Les conséquences migratoires et politiques de la probable réalisation de ces risques sont abordées brièvement mais sans ambages. Dans une section intitulée « Le Multiculturalisme est-il l’avenir ? », une approche réaliste est proposée : le multiculturalisme, écrit l’auteur, « que j’ai tant apprécié dans l’une des banlieues riches de Washington et sur le campus de MIT » n’a pas la même signification que « dans un des ghettos clichés de la banlieue parisienne, dans un immeuble saccagé par des résidents refusant le respect des règles élémentaires de notre savoir-vivre, avec des bandes ‘dealant’ de la drogue en bas de l’escalier » (p. 339). Allant jusqu’à évoquer la perspective, dans les pays européens, de l’apparition de « mini-califats gérés selon la charia » (p. 341), il rappelle que « toute nation solide suppose une identité de valeurs et une culture commune ».

 

Quelles pistes pour contrer le scénario Sahelistan/Africanistan ?

 

La réorientation des priorités et le renforcement institutionnel de notre politique de développement sont préconisés.
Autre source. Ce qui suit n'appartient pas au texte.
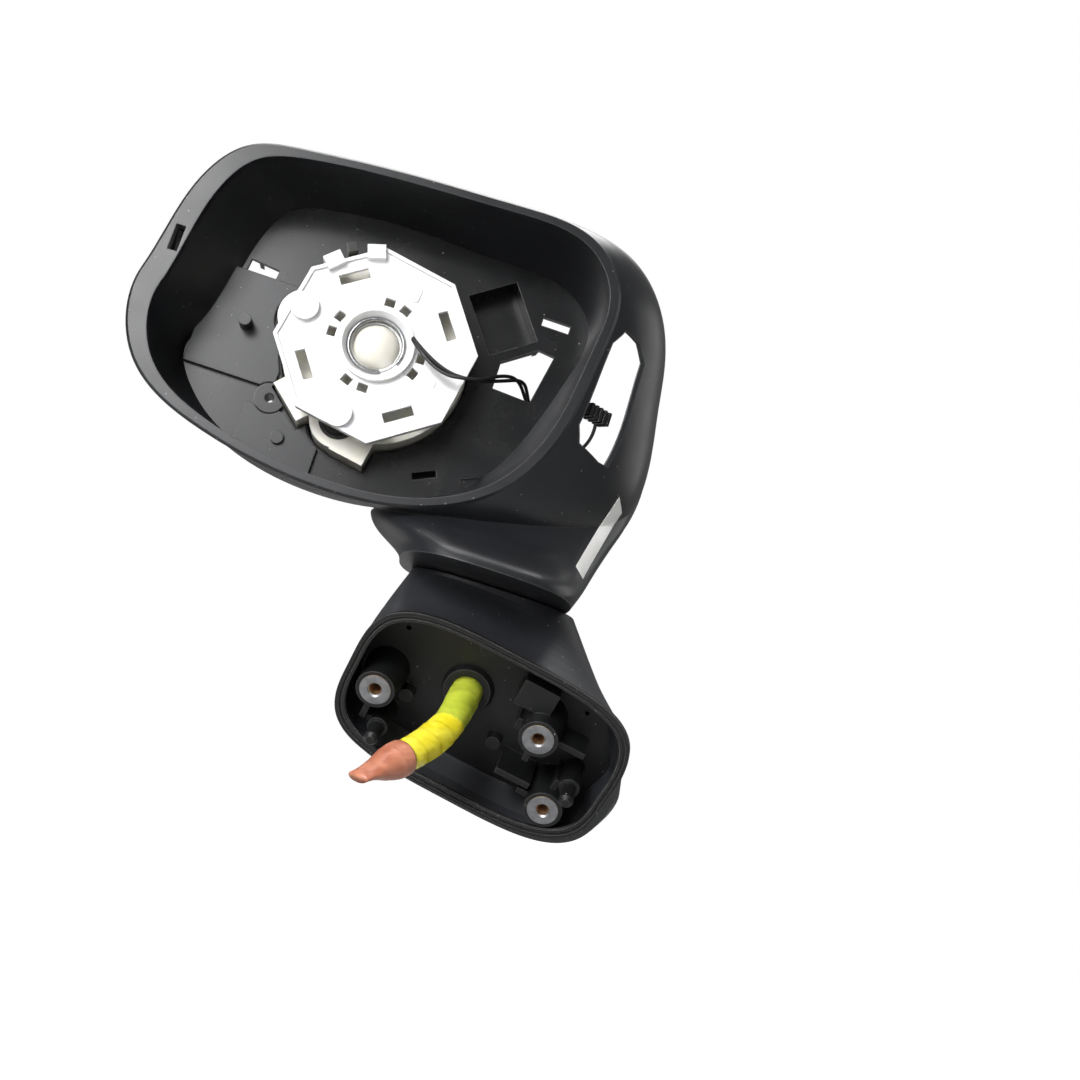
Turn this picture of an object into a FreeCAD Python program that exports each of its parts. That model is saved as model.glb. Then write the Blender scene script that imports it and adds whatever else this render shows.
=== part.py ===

Sur la base de ses observations, Serge Michailof suggère quelques priorités : l’insistance sur le développement rural (cf. p. 71 : les ruraux étant, en Afrique, 5,5 fois plus pauvres que les urbains, contre 2,7 en Inde, où la situation est pourtant problématique), l’insistance, plus spécifiquement, sur l’irrigation (cf. p. 61 : il existe seulement 6 millions d’hectares de surfaces irriguées en Afrique, contre 90 millions en Asie du sud ; à ce titre, est déploré, en particulier au sein de la Banque mondiale, le déclin de l’influence des ingénieurs agronomes au profit des macro-économistes depuis les années 1970) ; l’aide à la construction des appareils d’Etat là où notre influence est importante (par exemple au Mali) ; et la remise à l’agenda des questions de maîtrise de la croissance démographique dans la communauté internationale. La cohérence de l’action française en ces domaines exigera, pour l’auteur, une plus grande coordination interministérielle, ainsi que l’augmentation durable des ressources en subvention.  

 

Pour autant, Serge Michailof n’élude pas la condition nécessaire de tout redressement de la situation : le volontarisme des élites africaines elles-mêmes. Une première bataille, en amont, est celle de la formation : « seuls 4% des étudiants africains se préparent aux métiers d’ingénieurs, contre 20% en Asie » (p. 96). Une autre bataille consiste, pour les hommes d’Etat, à se montrer courageux : face à la corruption et à l’existence de réseaux parallèles de prédation doublant les organigrammes officiels, « on ne peut transformer radicalement ces institutions défaillantes qu’en ‘renversant la table’, en remettant complètement en cause le système de recrutement et de sélection des cadres » (p. 144). Enfin, et dans le Sahel francophone comme ailleurs, les élites politiques devront « aussi avoir le courage d’affronter l’idéologie salafiste » (p.334).

 

Notre attention au sort de l’Afrique – et plus spécifiquement du Sahel francophone – n’est donc pas qu’un enjeu de générosité : elle est surtout un enjeu d’intérêt national à long-terme pour la France.